Danger, Will Robinson! Danger! Your relationship with your robot lover feels like more of a zero than a one. Relax, it happens to all of us. Just follow these 100000 tips and you’ll be running at 100% capacity in no time!
Before anything else, run a virus scan. A clean robot is a happy robot, and you don’t want to be picking anything up from him.
They say you can’t teach an old dog new tricks, but have you tried running updates on him recently?
Also check his sex drivers. Without them, he may not be “up and running” when you’re in the mood.
OEM software is the “vanilla” of robot love-making. If things are getting stale, try something open-source, or perhaps a third-party software.
Tickle his hard drive’s ball bearings. If you hear several loud clicks, you’ve gone too far.
His loading screen is fairly simple, but yours is tougher for him to figure out. Let him know your progress as he’s uploading.
Before you try anything too kinky, make sure you have a password– something more creative than password, secret, 123456, or NO.
Backups are sort of a taboo topic, but explore them with him. Who knows– he may end up enjoying it! (And it’s a good way to keep your data safe!)
Regular maintenance and lubrication will make your robo-love-life run much more smoothly.
Male-to-Female and Female-to-Male connections are standard, but don’t forget that there are adapters to allow Male-to-Male and Female-to-Female cable connections!
If his power supply is run down, he may not perform as promised. Line conditioners can work wonders, and they come in a wide variety of beautiful scents!
Always try to fix the simplest problem first. Far too many of us find ourselves at the end of our ropes, only to find that his extension cord was unplugged.
Is his mind 100% with you during the intimate times? If not, you may need to uninstall SETI@Home.
That being said, even if he is a machine, he still needs his time to hibernate. Power him down from time to time and enjoy an afternoon with friends!
Even during heavy use, it’s likely he’s building up dust inside. A quick spritz of canned air across his heat sink and through his fans can be fun for both of you!
In some cases, you may need to search his memory and delete any photographs he has stored of a previous owner. Don’t worry– it’ll be good for both of you in the long run.
After a stressful week at work, let him defragment in peace. In a few hours he’ll be running faster than he has been in a while!
Did he error out during initialization? Don’t worry. It’s probably just a glitch. It happens to lots of robots. Those aren’t tears– that’s error-juice.
Did he do something you really liked? Ask for the seed and you’re guaranteed to get a repeat performance any time you want!
On the flip-side of things, if you feel like he’s getting a little too mechanically precise, ask him to reseed his random-number generator.
Does he cry and start talking about his motherboard in bed? Let him open up and hold him close, but not so close that you accidentally dislodge any of his RAM. He’s in a vulnerable state.
If you feel like his mood is negatively impacting performance, take him out shopping for case mods!

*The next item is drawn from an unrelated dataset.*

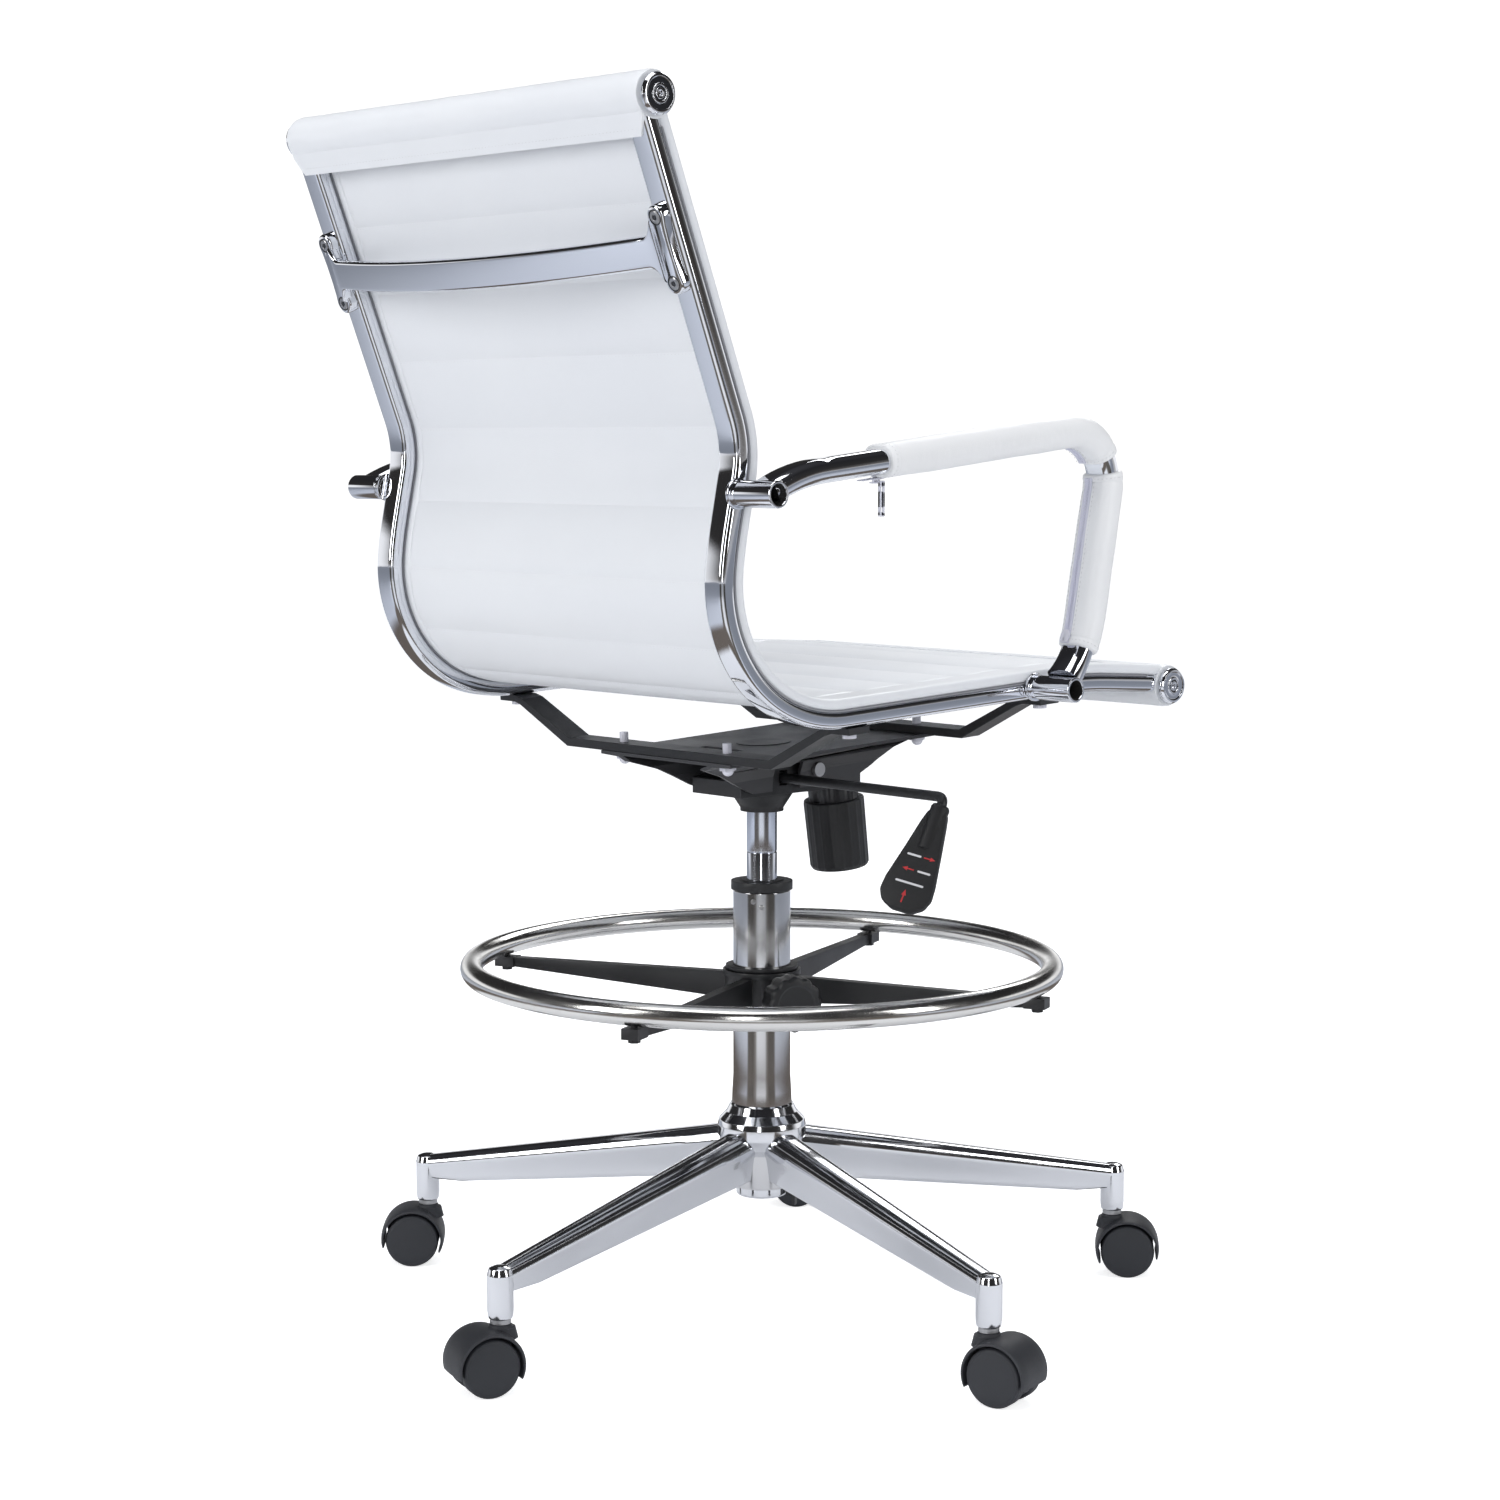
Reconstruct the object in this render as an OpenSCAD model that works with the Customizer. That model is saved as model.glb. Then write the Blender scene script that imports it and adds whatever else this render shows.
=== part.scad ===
// Drafting chair, millimetres. The origin is on the floor under the column; the chair faces -Y
// and the sitter's right hand is -X. The seat, back and mechanism are drawn facing +Y and turned
// by half a turn at the end (module up).

/* [Base] */
// Radius from the column to the castor stems
leg_r = 349.5; // [340:0.5:352]
// Direction of the first leg
leg_a0 = 26.1; // [20:0.1:32]
// Outer radius of the column
col_r = 26.5; // [26.3:0.1:26.9]
// Height of the column's upper end
col_top = 388; // [384:1:392]

/* [Foot ring] */
// Radius of the foot ring's centre line
ring_R = 267.8; // [262:0.2:272]
// Height of the foot ring's centre line
ring_z = 318; // [317:0.5:319]

/* [Seat and back] */
// Distance of each side rail from the middle
rail_x = 224; // [223:0.5:225]
// Width of a side rail
rail_w = 24; // [22:0.5:25]
// Depth of a side rail
rail_t = 15; // [14:0.5:15]
// Thickness of the pad between the rolls
pad_t = 11; // [8:0.5:12]
// Lean of the upper back from the vertical
recline = 21.3; // [21:0.1:21.6]
// Length over the caps of the top and front bars
bar_len = 487.4; // [480:0.2:490]

/* [Lever] */
// Distance of the paddle from the middle
paddle_x = 236; // [234:1:240]

/* [Hidden] */
$fn = 64;

leg_a = [for (k = [0:4]) leg_a0 + 72*k];
trail = [50, 73.5, 193.5, 221.5, 240];       // which way each castor trails
spoke_a = [23.5, 113.5, 203.5, 293.5];
knob_a = 158.5;

CH = [0.80,0.81,0.84]; BK = [0.10,0.10,0.11]; WH = [0.93,0.93,0.92]; ST = [0.55,0.56,0.58];

// ---------- helpers ----------
module up() { rotate([0,0,180]) children(); }
module xcyl(x0, x1, r, y=0, z=0) { translate([x0,y,z]) rotate([0,90,0]) cylinder(h=x1-x0, r=r); }
// section of a rounded bar, as points: w along X, h across, corner radius r, n steps a corner
function bar_section(w, h, r, n=3, off=0) = [for (q=[0:3], k=[0:n]) let (c=[[1,1],[-1,1],[-1,-1],[1,-1]][q], t=90*q+90*k/n)
  [c[0]*(w/2-r) + r*cos(t), off + c[1]*(h/2-r) + r*sin(t)]];
// stations [point, heading] along a line in the Y-Z plane; seg [length] straight or [radius, turn] bent
function stations(segs, p, a, i=0) = i == len(segs) ? [[p, a]] :
  let (s = segs[i]) len(s) == 1
    ? concat([[p, a]], stations(segs, p + s[0]*[cos(a), sin(a)], a, i+1))
    : let (R = s[0]*sign(s[1]), c = p + R*[-sin(a), cos(a)], n = max(2, ceil(abs(s[1])/5)), e = a + s[1])
      concat([for (k=[0:n-1]) let (b = a + s[1]*k/n) [c + R*[sin(b), -cos(b)], b]], stations(segs, c + R*[sin(e), -cos(e)], e, i+1));
module sweep(st, sec) {
  m = len(sec); n = len(st);
  polyhedron(
    points = [for (s=st, q=sec) [q[0], s[0][0] - q[1]*sin(s[1]), s[0][1] + q[1]*cos(s[1])]],
    faces = concat([[for (j=[m-1:-1:0]) j]], [[for (j=[0:m-1]) (n-1)*m + j]],
      [for (i=[0:n-2], j=[0:m-1]) [i*m+j, i*m+(j+1)%m, (i+1)*m+(j+1)%m]],
      [for (i=[0:n-2], j=[0:m-1]) [i*m+j, (i+1)*m+(j+1)%m, (i+1)*m+j]]));
}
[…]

We can guarantee he won’t do this on his own, but your eye is best when deciding how he should look. And he’ll thank you!
If you feel like he’s shouting at you, check to see if CAPS LOCK is on.
When it doubt, take his cartridge out, blow in it a few times, and then put it back in.
It’s easy to get stuck on his output, but remember that he needs input as well. I/O is a two-way street.
Think about your feelings on multitasking before you’re in the bedroom. He may have the computing power to run multiple threads, but you may want to capture 100% of his load.
He can have quad cores and still have one heart for you.
Abort, Retry, or Fail? This is a tricky question. But if you’re dedicated to your relationship, you should always choose Retry.
If you respect fidelity, it’s much wiser to control his loudness and softness with the volume knob than by modifying his files.
Before you upgrade him, take a second look at any parts that could be salvaged and inserted into a new chassis. Imagine– you can put all that data the two of you have stored in to a much more powerful machine and not lose anything!
Sometimes, thinking outside the bedroom is important too. Promise to say “Hello, world!” to each other every morning.
Let him know just how Big Endian he really is. Seriously, this is important. If you read him as Little Endian, you’ll be starting over from square 000001.
ADAM WEISHAUPT is a Professor of Law at the University of Ingolstadt. His hobbies include rationalism, masonry, and opposition to Kantian idealism.